Given task:
Exactly and only the lines from the one containing "leaf, group, blade_material)" through the one containing "obj.parent = empty" are to be repeated, both ends included.

### Material provided ###

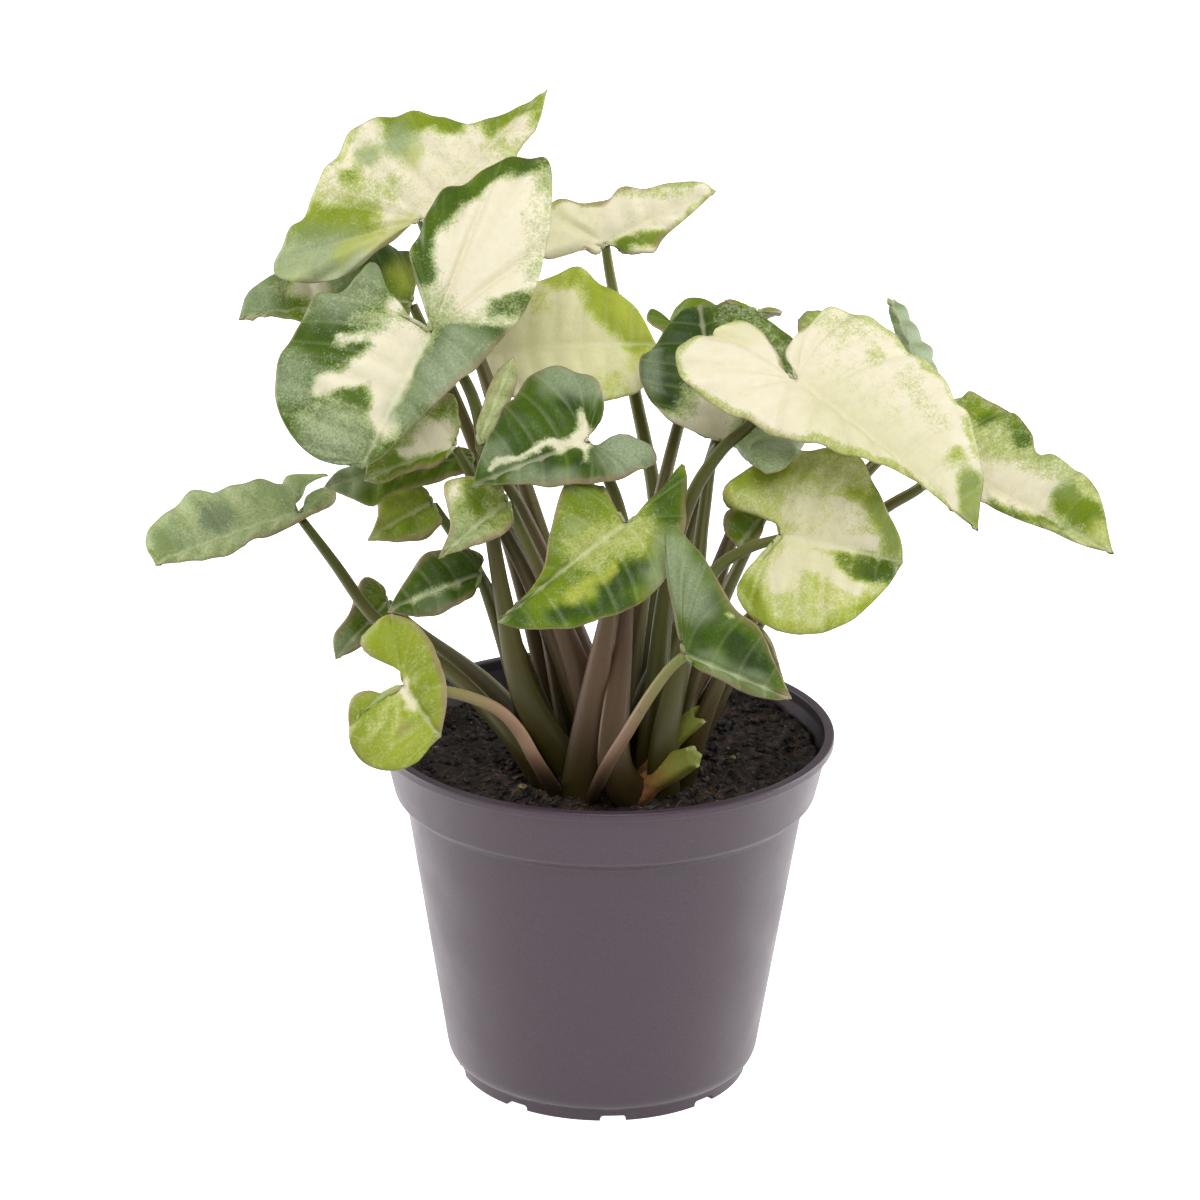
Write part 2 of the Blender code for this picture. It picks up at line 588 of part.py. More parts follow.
def cut_away(target, name, shape, place, cutters):
    """Cut a shape out of the target at a place."""
    mesh = bpy.data.meshes.new(name)
    shape.to_mesh(mesh)
    shape.free()
    tool = mesh_object(name, mesh, cutters)
    tool.matrix_world = place
    tool.hide_render = True
    tool.display_type = "WIRE"
    cut = target.modifiers.new(name, "BOOLEAN")
    cut.operation = "DIFFERENCE"
    cut.object = tool


def build_pot(group, cutters):
    material = plain_material("nursery_pot", POT_GREY, POT_ROUGHNESS)
    pot = turned("nursery_pot", pot_profile(), group, material)
    for k in range(FOOT_GAPS):
        slot = bmesh.new()
        bmesh.ops.create_cube(slot, size=MM)
        size = (3 * FOOT_WIDTH, FOOT_GAP_WIDTH, 2 * FOOT_GAP_HEIGHT)
        bmesh.ops.scale(slot, vec=size, verts=slot.verts)
        angle = math.radians(FIRST_GAP_ANGLE + 360.0 * k / FOOT_GAPS)
        place = round_the_axis(angle, FOOT_RADIUS - FOOT_WIDTH / 2, 0.0)
        cut_away(pot, f"foot_gap_{k}", slot, place, cutters)
    for k in range(DRAIN_HOLES):
        drill = bmesh.new()
        bmesh.ops.create_cone(drill, cap_ends=True, segments=DRAIN_HOLE_SIDES,
                              radius1=DRAIN_HOLE_RADIUS * MM, radius2=DRAIN_HOLE_RADIUS * MM,
                              depth=3 * FLOOR_THICKNESS * MM)
        angle = math.tau * (k + 0.5) / DRAIN_HOLES
        place = round_the_axis(angle, DRAIN_RING_RADIUS, FLOOR_UNDERSIDE + FLOOR_THICKNESS / 2)
        cut_away(pot, f"drain_hole_{k}", drill, place, cutters)


def build_soil(group):
    """The block of potting soil, just clear of the pot's inside."""
    side = WALL_THICKNESS + SOIL_SIDE_GAP
    low_radius = WALL_LOW_RADIUS - side - INNER_CORNER
    collar_radius = COLLAR_LOW_RADIUS - side
    profile = [
        (0.0, SOIL_TOP),
        (collar_radius - SOIL_EDGE_WIDTH, SOIL_TOP),
        (collar_radius, SOIL_TOP - SOIL_EDGE_DROP),
        (collar_radius, COLLAR_LOW_HEIGHT + INNER_STEP_RISE + TOUCHING_GAP),
        (WALL_TOP_RADIUS - side, WALL_TOP_HEIGHT),
        (low_radius, FLOOR_TOP + TOUCHING_GAP),
        (0.0, FLOOR_TOP + TOUCHING_GAP),
    ]
    turned("potting_soil", profile, group,
           plain_material("potting_soil", SOIL_BROWN, SOIL_ROUGHNESS))


def build_plant(group):
    for name, leaf in LEAVES.items():
        colour = LEAF_CREAM if name in CREAM_LEAVES else LEAF_GREEN
        blade_material = plain_material(f"leaf_{name}", colour, LEAF_ROUGHNESS)
        joint, normal = build_leaf(f"leaf_{name}", leaf, group, blade_material)
        stalk_material = plain_material(f"stalk_{name}", STALK_BROWN, STALK_ROUGHNESS)
        build_stalk(f"stalk_{name}", leaf, joint, normal, group, stalk_material)
    tube("cut_stump", [Vector(STUMP_FOOT), Vector(STUMP_TOP)], STUMP_RADII, group,
         plain_material("cut_stump", STUMP_OLIVE, STUMP_ROUGHNESS))


def main():
    clear_scene()
    group = new_collection("arrowhead_plant")
    cutters = new_collection("cutters")
    build_pot(group, cutters)
    build_soil(group)
    build_plant(group)


main()
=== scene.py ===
import math
import random

import bmesh
import bpy
from mathutils import Matrix, Vector, noise


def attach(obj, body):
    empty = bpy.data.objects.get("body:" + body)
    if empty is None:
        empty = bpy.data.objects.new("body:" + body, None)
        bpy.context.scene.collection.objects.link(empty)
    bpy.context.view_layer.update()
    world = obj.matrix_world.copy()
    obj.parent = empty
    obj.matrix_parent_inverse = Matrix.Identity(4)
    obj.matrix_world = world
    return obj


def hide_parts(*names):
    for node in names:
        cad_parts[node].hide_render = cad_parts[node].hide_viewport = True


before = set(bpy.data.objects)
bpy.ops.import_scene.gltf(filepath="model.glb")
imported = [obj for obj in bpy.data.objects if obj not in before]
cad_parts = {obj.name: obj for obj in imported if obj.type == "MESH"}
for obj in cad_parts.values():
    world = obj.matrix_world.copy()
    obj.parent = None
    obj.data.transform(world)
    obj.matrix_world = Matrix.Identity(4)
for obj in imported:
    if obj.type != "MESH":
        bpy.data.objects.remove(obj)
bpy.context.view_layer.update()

MM = 0.001

# The leaves are set out as the plant is seen from its front, a little from above. A point is
# millimetres right and up of the view's middle, and millimetres nearer to the eye.
VIEW_CENTRE = Vector((-1.8, 0.0, 130.8))
VIEW_DISTANCE = 1100.0
VIEW_PITCH = math.radians(19.6)
VIEW_ROLL = math.radians(0.6)
VIEW_WIDTH = 311.3
VIEW_RIGHT = Vector((1.0, 0.0, 0.0))
VIEW_UP = Vector((0.0, math.sin(VIEW_PITCH), math.cos(VIEW_PITCH)))
VIEW_TOWARD = Vector((0.0, -math.cos(VIEW_PITCH), math.sin(VIEW_PITCH)))

# The pot.
POT_HEIGHT = 95.5
RIM_RADIUS = 60.0
LIP_DEPTH = 2.2
LIP_WIDTH = 2.6
COLLAR_TOP_RADIUS = 58.4
COLLAR_LOW_RADIUS = 55.4
COLLAR_LOW_HEIGHT = 79.5
WALL_TOP_RADIUS = 52.4
WALL_TOP_HEIGHT = 77.0
WALL_LOW_RADIUS = 41.2
WALL_LOW_HEIGHT = 5.0
WALL_THICKNESS = 1.3
FLOOR_UNDERSIDE = 2.4
FLOOR_TOP = 3.8
FOOT_RADIUS = 38.6
FOOT_WIDTH = 3.6
FOOT_GAPS = 9
FOOT_GAP_WIDTH = 6.8
FOOT_GAP_HEIGHT = 1.6
FIRST_GAP_ANGLE = -85.5
DRAIN_HOLES = 6
DRAIN_HOLE_RADIUS = 4.0
DRAIN_RING_RADIUS = 27.0
DRAIN_CUTTER_LENGTH = 6.0
CUTTER_ROUNDING = 0.9
POT_STEPS = 160
SCREW_MERGE = 0.00002
SHARP_ANGLE = math.radians(35)
# How far the wall's inside is drawn towards near black.
INNER_WALL_DARKENING = 0.85

# The soil, the clump of stalks and the stump.
SOIL_TOP = 86.5
SOIL_RADIUS = 55.4
SOIL_DEPTH = 6.0
SOIL_TAPER = 0.975
SOIL_CELL = 0.75
SOIL_SIDES = 360
CRUMB_COUNT = 1500
CRUMB_FREE_RADIUS = 15.0
BARK_SHARE = 0.05
PALE_CRUMB_SHARE = 0.025
FIBRE_COUNT = 16
FIBRE_SIDES = 6
CLUMP_CENTRE = (2.0, -12.0)
RING_RADIUS = {"outer": 19.0, "middle": 11.4, "inner": 4.6}
STALK_COLLAR = 2.5
STALK_BOW = 0.12
STALK_SINK = 5.0
STALK_SIDES = 20
STUB_SIDES = 20
STUB_STEPS = 26
STALK_STEP = 1.6
STALK_TOP_RADIUS = 1.25
STALK_MID_RADIUS = 2.5
SHEATH_LENGTH = 76.0
SHEATH_THICKER = 0.7
SHEATH_WIDER = {"outer": 2.8, "middle": 2.7, "inner": 2.1}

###

Task result:
        joint, normal = build_leaf(f"leaf_{name}", leaf, group, blade_material)
        stalk_material = plain_material(f"stalk_{name}", STALK_BROWN, STALK_ROUGHNESS)
        build_stalk(f"stalk_{name}", leaf, joint, normal, group, stalk_material)
    tube("cut_stump", [Vector(STUMP_FOOT), Vector(STUMP_TOP)], STUMP_RADII, group,
         plain_material("cut_stump", STUMP_OLIVE, STUMP_ROUGHNESS))


def main():
    clear_scene()
    group = new_collection("arrowhead_plant")
    cutters = new_collection("cutters")
    build_pot(group, cutters)
    build_soil(group)
    build_plant(group)


main()
=== scene.py ===
import math
import random

import bmesh
import bpy
from mathutils import Matrix, Vector, noise


def attach(obj, body):
    empty = bpy.data.objects.get("body:" + body)
    if empty is None:
        empty = bpy.data.objects.new("body:" + body, None)
        bpy.context.scene.collection.objects.link(empty)
    bpy.context.view_layer.update()
    world = obj.matrix_world.copy()
    obj.parent = empty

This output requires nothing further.